Aicon Gallery is proud to present The Altar of Convenience, an exhibition of new sculpture by Debanjan Roy. The exhibition is comprised of more than twenty masterfully hand-carved wooden sculptures of oversized everyday objects, all of which will inevitably find themselves consigned to the trash-heap of modern living. Alternately playfully irreverent and hauntingly solemn, these sculptures all ultimately speak to the ongoing social and ecological crises that continue to unfold not only in increasingly commodifying consumer societies such as India and China but on a global scale. Debanjan Roy’s sculptural practice is first and foremost engaged in an ongoing process of articulating the changing social realities of day-to-day India. His previous cycle of works – the India Shining series – juxtaposed Gandhi as a central signifier of India’s modern history with incommensurably contemporary objects such as laptops and iPods to ask ‘how do we square India’s past with its present and future?’ In the current exhibition, Roy builds upon these themes by using the traditions and techniques of preindustrial woodworking to create a host of meticulously handcarved sculptures of modern-day consumer products and their detritus - bulging refuse bags and discarded water bottles for example. The works raise questions not only about the ramifications of disappearing traditional craftsmanship and production at the local level but also about the environmental consequences, both regional and global, of the ever increasing mass-production of “easy-to-buy/easy-tobin” products in societies with rampantly increasing consumer demands and little industry oversight.

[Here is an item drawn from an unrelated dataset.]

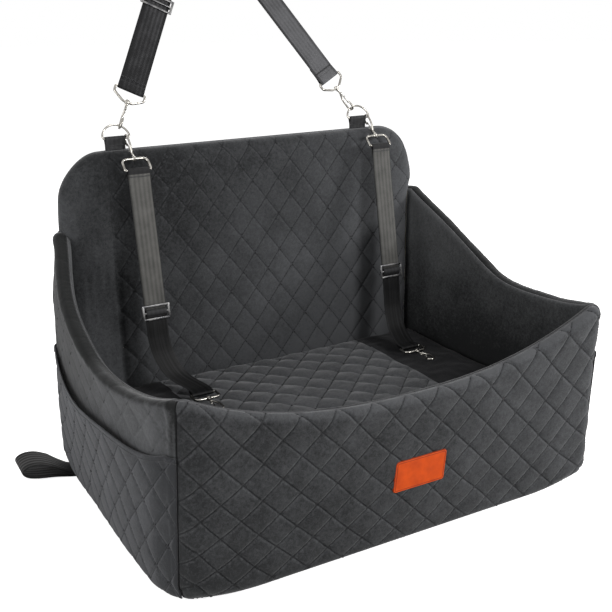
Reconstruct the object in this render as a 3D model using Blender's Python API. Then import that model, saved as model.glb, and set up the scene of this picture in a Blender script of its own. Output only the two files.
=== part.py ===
"""Dog car seat: a padded tub with a high backrest, a quilted seat cushion, two safety
tethers that end in snap hooks, and a strap that goes round the head restraint of a car seat.

Metres, +Z up. The origin is the middle of the underside. The low front faces -Y and the
backrest stands at +Y, so +X is on the right of someone who looks at the front.
"""
import bpy
import bmesh
from math import atan2, cos, hypot, pi, radians, sin, sqrt
from mathutils import Matrix, Vector

PART_NAME = "dog_car_seat"

# Overall size
BODY_WIDTH = 0.750
BODY_DEPTH = 0.529
BACKREST_HEIGHT = 0.545
CORNER_RADIUS = 0.026
BOTTOM_RADIUS = 0.036

# Fit between pieces that touch, and the smallest radius of a corner that has closed up
GAP = 0.0003
TIGHT_RADIUS = 0.0005
MERGE = 0.00001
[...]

Aesthetically, Roy’s work has its origins firmly rooted in Pop Art, taking cues from Claes Oldenburg’s impossibly outsized soft-sculptures of 1950s American popular culture and Andy Warhol’s uncanny knack for elevating everyday consumer imagery to the realm of fine art and high commerce. Contemporaneously, the works call to mind British artist Gavin Turk’s life-sized crumpled garbage bags cast in bronze, with whom Roy shares a desire to unearth the monumental in the mundane. However where Turk associates his commercially produced sculpted refuse with the discarding of personal histories, Roy’s hand-made objects channel the casting-off of traditional means of production while acting simultaneously as literal representations and metaphorical vessels for the ecological consequences of hyper-consumerism and mass production in still-developing regions.
The exhibition’s title, a shortened form of the phrase ‘sacrificed on the altar of convenience’, clearly encapsulates these themes but also conveys the sense of ironic reverence one feels when confronted with these lovingly crafted depictions of broken and abandoned products, here given a second life as objects of art. In this way, the exhibition not only warns of the potential social and environmental disasters looming on the horizon but, through the resurrection of refuse to the realm of human appreciation, hints at the hope that things need not end in crisis, if half as much care and ingenuity could be dedicated to the end of an object’s existence as to its beginnings.
Debanjan Roy was born in 1975 and trained in Visual Arts at the Rabindra Bharti University, Santiniketan and subsequently at the same institution for his MA. He is part of a generation of artists that has witnessed India’s transformation into a nascent global superpower and like many, is keen to interrogate this process. He has had solo exhibitions at Gandhara Gallery, Kolkata and Gallery Akar Prakar, Kolkata as well as Aicon Gallery, New York. Recent group shows have included Artifact at Gensler, San Francisco, Shapeshifters at Aicon Gallery, London and The Human Animal at Gallery Threshold, New Delhi. The artist lives and works in Kolkata, India. This is his second solo exhibition with Aicon Gallery, New York.